If you have a lookup you use regularly you can do the following:

 - build_lookup_var:
     key: key
     columns: [value]
   target: lookup1
  # and then use it as follows to get a similar results to the previous example
  - vars:
      res1: "{{ var['lookup1']['2'].value }}"

When searching through a table with Jinja, a similar one-liner, using selectattr, seems much more complex:

- vars:
    res1: "{{ test | selectattr('key', 'equalto', '2') | map(attribute='value') | first }}"

Special yaml functions

  • !re <expression> Regular expression
  • !es <search string> Search a file using Everything by Voidtools

Install the development version

  1. Clone the repo
  2. pip install <path> -e

Data Playbook v0 origins

Data playbooks was created to replace various snippets of code I had lying around. They were all created to ensure repeatability of some menial task, and generally followed a similar structure of load something, process it and save it. (Process network data into GIS tools, network audits & reporting on router & NMS output, Extract IETF standards to complete SOCs, read my bank statements into my Excel budgeting tool, etc.)

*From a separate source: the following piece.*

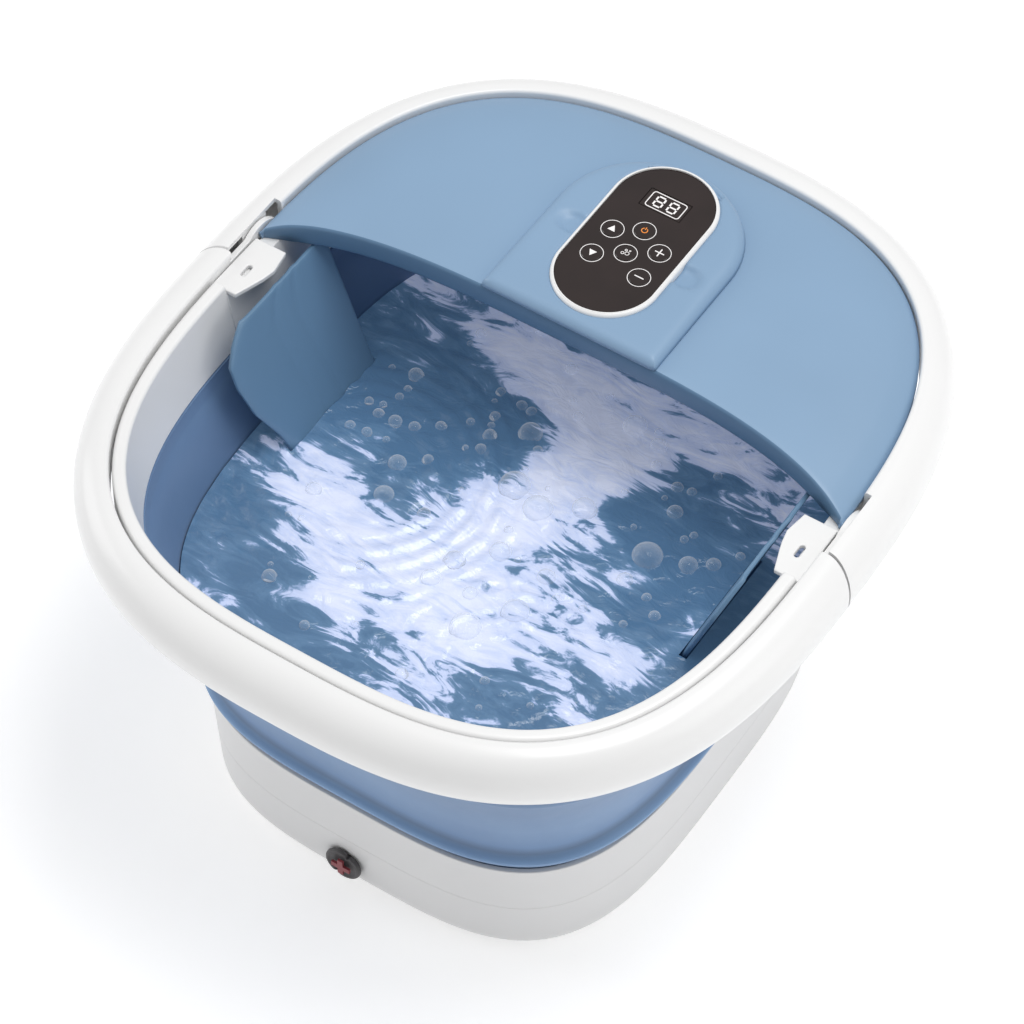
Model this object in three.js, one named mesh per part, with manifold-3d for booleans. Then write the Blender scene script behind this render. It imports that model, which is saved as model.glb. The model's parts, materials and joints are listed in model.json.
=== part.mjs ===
// Collapsible foot spa basin. Millimetres, +Z up, the user sits on the -Y side.
// The origin is on the floor, under the middle of the basin.
import * as THREE from 'three';
import { mergeVertices } from 'three/addons/utils/BufferGeometryUtils.js';
import Module from 'manifold-3d';

const wasm = await Module();
wasm.setup();

// ---- Driving dimensions -------------------------------------------------------------
const RIM_HALF_WIDTH = 190;
const EXTRA_HALF_LENGTH = 21.1;
const RIM_TOP = 245;
const RIM_BOTTOM = 210;
const BASE_TOP = 77.5;
const BASE_BOTTOM = 2;
const BASE_HALF_WIDTH = 127;
const BASE_TOP_HALF_WIDTH = 130;
const BASE_CORNER = 12;
const WALL = 2.5;
const GAP = 0.4;
const TUB_FLOOR = 33;
const TUB_HALF_WIDTH = 124;
const TUB_TOP = 76;
const FRAME_BOTTOM = 203;
const FRAME_TOP = 243;
const LIP_CUT = 236.6;
const LIP_END_Y = -20;
const SLOT_END_Y = 40;
const LID_HALF_WIDTH = 168.7;
const LID_BOTTOM = 237;
const LID_CROWN = 254;
const LID_FRONT_Y = 42;
const LID_FRONT_SWEEP = 22;
const PIVOT_Y = 22;
const PIVOT_Z = 226;
const TONGUE_RADIUS = 29;
const HANDLE_END_RADIUS = 30;
const EAR_INNER_X = 169.3;
const EAR_THICKNESS = 3;
const EAR_RADIUS = 17;
const PIN_RADIUS = 3;
const RUNNING_GAP = 0.35;
const CRADLE_TOP = 258;
const REMOTE_Y = 104;
const REMOTE_HALF_WIDTH = 28.5;
const REMOTE_HALF_STRAIGHT = 25.5;
const REMOTE_BOTTOM = 246;
const REMOTE_FACE_TOP = 260.2;
const KEY_RADIUS = 5.2;
const ROLLER_X = 69;
const ROLLER_Y = 50;
const ROLLER_Z = 55;
const ROLLER_LENGTH = 62;
const DRAIN_X = -6.5;
const DRAIN_Z = 22;
const SEGMENTS = 36;
const ARC_STEPS = 3;
const PILL_STEPS = 9;
const WELD = 1e-4;

const WHITE = { color: 0xf4f4f3, roughness: 0.32, metalness: 0 };
const BLUE = { color: 0x8faccd, roughness: 0.42, metalness: 0 };
const DEEP_BLUE = { color: 0x55779c, roughness: 0.4, metalness: 0 };
const SOFT_BLUE = { color: 0x7a9ac6, roughness: 0.5, metalness: 0 };
const GREY = { color: 0x4c4c50, roughness: 0.5, metalness: 0 };
const RED = { color: 0x8e3a40, roughness: 0.5, metalness: 0 };
const BLACK = { color: 0x1c1b1d, roughness: 0.6, metalness: 0 };
const FACE = { color: 0x2e2321, roughness: 0.08, metalness: 0 };
const STEEL = { color: 0xb9bcc0, roughness: 0.3, metalness: 1 };
const BOARD = { color: 0x1f6b3f, roughness: 0.5, metalness: 0 };

const model = new THREE.Group();

// ---- Solids and booleans -----------------------------------------------------------
function signedVolume(geometry) {
  const position = geometry.attributes.position;
  const index = geometry.index.array;
  const [a, b, c] = [new THREE.Vector3(), new THREE.Vector3(), new THREE.Vector3()];
  let sum = 0;
  for (let i = 0; i < index.length; i += 3) {
    a.fromBufferAttribute(position, index[i]);
    b.fromBufferAttribute(position, index[i + 1]);
    c.fromBufferAttribute(position, index[i + 2]);
    sum += a.dot(b.cross(c)) / 6;
  }
  return sum;
}

// Merges shared vertices, drops the flat triangles at the axis and faces the surface out.
function closed(geometry) {
  geometry.deleteAttribute('normal');
  geometry.deleteAttribute('uv');
  const merged = mergeVertices(geometry, WELD);
  const corners = merged.index.array;
  const kept = [];
  for (let i = 0; i < corners.length; i += 3) {
    const [a, b, c] = corners.slice(i, i + 3);
    if (a !== b && b !== c && c !== a) kept.push(a, b, c);
  }
  merged.setIndex(kept);
  if (signedVolume(merged) < 0) merged.setIndex(kept.reverse());
  return merged;
}

function toManifold(geometry) {
  const solid = closed(geometry.clone());
  return new wasm.Manifold(new wasm.Mesh({
    numProp: 3,
    vertProperties: Float32Array.from(solid.attributes.position.array),
    triVerts: Uint32Array.from(solid.index.array),
  }));
}

function fromManifold(solid) {
  const mesh = solid.getMesh();
  const geometry = new THREE.BufferGeometry();
  geometry.setAttribute('position', new THREE.BufferAttribute(mesh.vertProperties, 3));
  geometry.setIndex(Array.from(mesh.triVerts));
  return geometry;
}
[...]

For many of these tasks I have specific processing code (tasks_x.py, loaded with modules: [tasks_x] in the playbook), but in almost all cases input & output tasks (and configuring these names etc) are common. The idea of the modular tasks originally came from Home Assistant, where I started learning Python and the idea of "custom components" to add your own integrations, although one could argue this also has similarities to Ansible playbooks.

In many cases I have a 'loose' coupling to actual file names, using Everything search (!es search_pattern in the playbook) to resolve a search pattern to the correct file used for input.

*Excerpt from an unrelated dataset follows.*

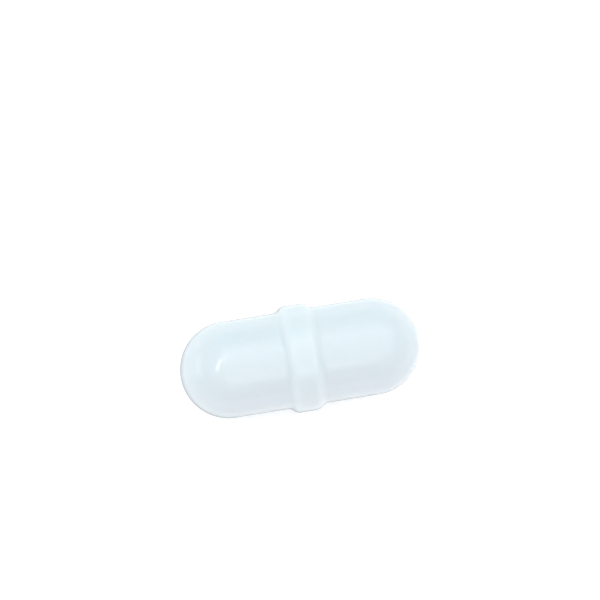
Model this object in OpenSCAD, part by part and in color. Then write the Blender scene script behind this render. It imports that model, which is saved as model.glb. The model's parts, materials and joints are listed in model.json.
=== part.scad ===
// Magnetic stir bar: a bar magnet sealed in a moulded PTFE jacket, with a pivot ring round its middle.
// The bar lies along X and balances on its ring. The origin is the ring's lowest point, where the bar
// turns on the floor of a vessel, and Z is the axis that it spins about.

/* [Bar] */
// Overall length, from tip to tip
bar_l = 20; // [14:0.5:40]
// Diameter of the barrel and of its two round ends
barrel_d = 8; // [6:0.1:12]

/* [Pivot ring] */
// How far the ring stands proud of the barrel
ring_rise = 0.45; // [0.2:0.01:1.2]
// Width of the ring's flat crown
crown_w = 1.3; // [0.6:0.1:3]
// Radius of the shoulder at each edge of the crown
shoulder_r = 0.8; // [0.1:0.05:1.5]
// Radius of the hollow where the ring runs into the barrel
hollow_r = 0.8; // [0.1:0.05:1.5]

/* [Jacket] */
// Thickness of the jacket over the side of the magnet
side_wall = 1.5; // [1:0.1:2.5]
// Thickness of the jacket over each end of the magnet, measured at the tip
end_wall = 3; // [2.3:0.1:5]

/* [Magnet] */
// Chamfer ground round both ends of the magnet
magnet_chamfer = 0.3; // [0.1:0.05:0.8]
// Gap all round the magnet: none, because the jacket is moulded on to it and shrinks tight
moulding_gap = 0; // [0:0.01:0.1]

/* [Hidden] */
$fn = 96;

barrel_r = barrel_d / 2;
// Half the length of the straight barrel, from the ring's middle to the centre of a round end
barrel_half = bar_l / 2 - barrel_r;
ring_r = barrel_r + ring_rise;
crown_half = crown_w / 2;

// The shoulder turns down by this angle before the hollow turns it back to the barrel. Where the ring
// is taller than both radii together, that is a right angle with a straight flank between them.
blend_r = shoulder_r + hollow_r;
blend_angle = ring_rise < blend_r ? acos(1 - ring_rise / blend_r) : 90;
// Half the ring's width at its foot, where the hollow meets the barrel
foot_half = crown_half + blend_r * sin(blend_angle);

magnet_r = barrel_r - side_wall - moulding_gap;
magnet_half = bar_l / 2 - end_wall - moulding_gap;
// On a thin magnet the chamfer stops at half the radius
chamfer = min(magnet_chamfer, magnet_r / 2);

// Stands a shape that was turned about Z on its ring, with its axis along X
module lying() {
    translate([0, 0, ring_r]) rotate([0, 90, 0]) children();
}

// Both halves of what is drawn on the positive side of the bar's middle
module both_halves() {
    children();
    mirror([0, 1]) children();
}

// Half the outline of the capsule: the distance from the axis runs along X, and the axis runs along Y
module capsule_outline() {
    both_halves() {
        square([barrel_r, barrel_half]);
        translate([0, barrel_half]) intersection() {
            circle(barrel_r);
            square(barrel_r);
        }
    }
}

// Half the outline of the ring, from the axis out to its crown: a round shoulder that flows into a hollow
module ring_outline() {
    shoulder_centre = [ring_r - shoulder_r, crown_half];
    hollow_centre = [barrel_r + hollow_r, foot_half];
    shoulder_end = shoulder_centre + shoulder_r * [cos(blend_angle), sin(blend_angle)];
    hollow_start = hollow_centre - hollow_r * [cos(blend_angle), sin(blend_angle)];
    flank = ring_rise > blend_r ? [shoulder_end, hollow_start] : [shoulder_end];

    both_halves() {
        square([ring_r, crown_half]);
        translate(shoulder_centre) circle(shoulder_r);
        difference() {
            polygon(concat(
                [[0, 0], shoulder_centre],
                flank,
                [[barrel_r, foot_half], [0, foot_half]]
            ));
            translate(hollow_centre) circle(hollow_r);
        }
    }
}

// Half the outline of the magnet, grown by gap on every side
module magnet_outline(gap = 0) {
    r = magnet_r + gap;
    half = magnet_half + gap;
    // A slightly longer chamfer keeps the gap across it as wide as on the sides
    cut = chamfer + (2 - sqrt(2)) * gap;
    polygon([[0, -half], [r - cut, -half], [r, cut - half], [r, half - cut], [r - cut, half], [0, half]]);
}

// White PTFE jacket, with the pivot ring moulded in one piece with it
module jacket() {
    color("#E8F1F5") lying() difference() {
        rotate_extrude() {
            capsule_outline();
            ring_outline();
        }
        rotate_extrude() magnet_outline(moulding_gap);
    }
}

// Aluminium-nickel-cobalt rod, ground to size and magnetised along its length
module bar_magnet() {
    color("#6E7073") lying() rotate_extrude() magnet_outline();
}

jacket();
bar_magnet();
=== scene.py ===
# %% [markdown]
# # A magnetic stir bar
# A magnetic stir bar is a bar magnet sealed in a smooth white plastic jacket. It lies in a beaker, and a
# magnet turning below the beaker spins it. The jacket is PTFE, moulded round the magnet in one piece, with
# two round ends and a raised ring round its middle that the bar pivots on.
#
# The CAD part already gives both bodies at their real size: `jacket` and `bar_magnet`. This lesson gives
# them their looks. It loads the part as a fixed frame, so that each thing modelled here has a place to go.

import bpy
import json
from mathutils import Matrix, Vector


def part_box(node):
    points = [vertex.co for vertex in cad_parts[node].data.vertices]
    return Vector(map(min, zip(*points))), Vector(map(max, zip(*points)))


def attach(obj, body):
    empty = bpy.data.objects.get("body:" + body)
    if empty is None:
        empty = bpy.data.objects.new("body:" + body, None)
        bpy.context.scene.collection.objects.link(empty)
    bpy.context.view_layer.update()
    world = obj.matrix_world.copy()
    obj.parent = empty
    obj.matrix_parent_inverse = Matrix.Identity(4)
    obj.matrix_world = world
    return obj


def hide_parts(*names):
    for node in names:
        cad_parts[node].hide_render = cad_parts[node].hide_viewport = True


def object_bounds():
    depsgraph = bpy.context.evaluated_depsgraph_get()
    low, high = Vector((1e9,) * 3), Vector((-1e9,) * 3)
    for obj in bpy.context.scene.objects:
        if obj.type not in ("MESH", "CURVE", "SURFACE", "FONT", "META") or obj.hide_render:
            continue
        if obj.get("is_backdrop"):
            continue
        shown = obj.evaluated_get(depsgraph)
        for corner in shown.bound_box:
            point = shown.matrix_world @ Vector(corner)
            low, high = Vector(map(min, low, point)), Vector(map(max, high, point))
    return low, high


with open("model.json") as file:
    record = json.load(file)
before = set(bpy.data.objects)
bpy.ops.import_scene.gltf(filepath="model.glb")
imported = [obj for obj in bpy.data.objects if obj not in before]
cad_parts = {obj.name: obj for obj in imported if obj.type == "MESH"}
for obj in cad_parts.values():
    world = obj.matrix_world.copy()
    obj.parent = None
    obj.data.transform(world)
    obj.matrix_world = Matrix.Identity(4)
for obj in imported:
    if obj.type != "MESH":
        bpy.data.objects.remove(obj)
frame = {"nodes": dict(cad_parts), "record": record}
cad_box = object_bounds()
print("CAD nodes:", sorted(frame["nodes"]))

# %% [markdown]
# Blender works in metres here, and a stir bar is measured in millimetres, so a small constant turns one
# into the other. The overall sizes are read from the CAD bodies, and the width of the ring's crown from the
# part's record. Only the sizes that neither can tell, such as the radius of a fillet, are written down again.

# %% Sizes of the jacket
import math

import bpy
from mathutils import Matrix, Vector

MM = 0.001

jacket_low, jacket_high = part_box("jacket")
mounts = {mount["name"]: mount for mount in frame["record"]["mounts"]}

bar_length = jacket_high.x - jacket_low.x
ring_radius = (jacket_high.z - jacket_low.z) / 2
axis_height = (jacket_high.z + jacket_low.z) / 2
crown_width = mounts["ring_rim"]["dims"]["length_mm"] * MM
ring_rise = 0.45 * MM
shoulder_radius = 0.8 * MM
hollow_radius = 0.8 * MM

barrel_radius = ring_radius - ring_rise
end_x = -(bar_length / 2 - barrel_radius)
for part, size in {"bar": bar_length, "barrel": 2 * barrel_radius, "ring": 2 * ring_radius}.items():
    print(f"{part}: {size / MM:.2f} mm")

# %% [markdown]
# ## The camera
# A small part is shown best from almost straight above with a long lens, which keeps both ends the same
# size. A camera can be aimed by hand with rotations, but three perpendicular directions are easier to
# reason about: one towards the camera, one to the right of the frame and one up the frame. As the columns
# of a matrix they are the camera's rotation.
#
# The bar lies a little askew in the frame. Its direction as the camera sees it is found first, and the
# frame's right-hand direction is then turned away from it by the slope that the bar should show.

# %% Place the camera
FRAME_PIXELS = 600
BAR_MIDDLE_PIXEL = (300.16, 358.1)
BAR_LENGTH_PIXELS = 242.3
BAR_SLOPE = math.radians(9.16)
FOCAL_LENGTH_MM = 290
SENSOR_MM = 36

towards_camera = Vector((-0.0837, -0.171, 0.982)).normalized()
bar_axis = Vector((1, 0, 0))
bar_seen = (bar_axis - bar_axis.dot(towards_camera) * towards_camera).normalized()
above_bar = towards_camera.cross(bar_seen)
frame_right = math.cos(BAR_SLOPE) * bar_seen - math.sin(BAR_SLOPE) * above_bar
frame_up = towards_camera.cross(frame_right)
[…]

It has some parts in common with Ansible Playbooks, especially the name was chosen after I was introduced to Ansible Playbooks. The task structure has been updated in 2019 to match the Ansible Playbooks 2.0/2.5+ format and allow names. This format will also be easier to introduce loop mechanisms etc.

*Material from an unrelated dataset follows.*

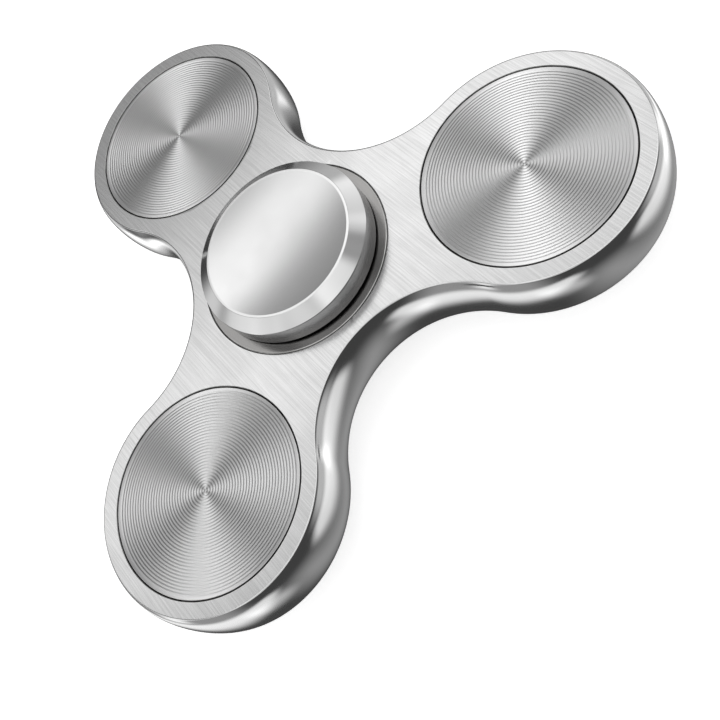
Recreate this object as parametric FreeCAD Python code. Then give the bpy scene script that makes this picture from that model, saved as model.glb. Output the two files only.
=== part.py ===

Comparison to Ansible Playbooks

Data playbooks is intended to create and modify variables in the environment (similar to inventory). Data playbooks starts with an empty environment (although you can read the environment from various sources inside the play). Although new variables can be created using register: in Ansible, data playbook functions requires the output to be captured through target:.

Data playbook tasks are different form Ansible's actions:

  • They are mostly not idempotent, since the intention is to modify tables as we go along,
  • they can return lists containing rows or be Python iterators (that yield rows of a table)
  • if they dont return any tabular data (a list), the return value will be added to the var table in the environment
  • Each have a strict voluptuous schema, evaluated when loading and during runtime (e.g. to expand templates) to allow quick troubleshooting

You could argue I can do this with Ansible, but it won't be as elegant with single item hosts files, gather_facts: no and delegate_to: localhost throughout the playbooks. It will likely only be half as much fun trying to force it into my way of thinking.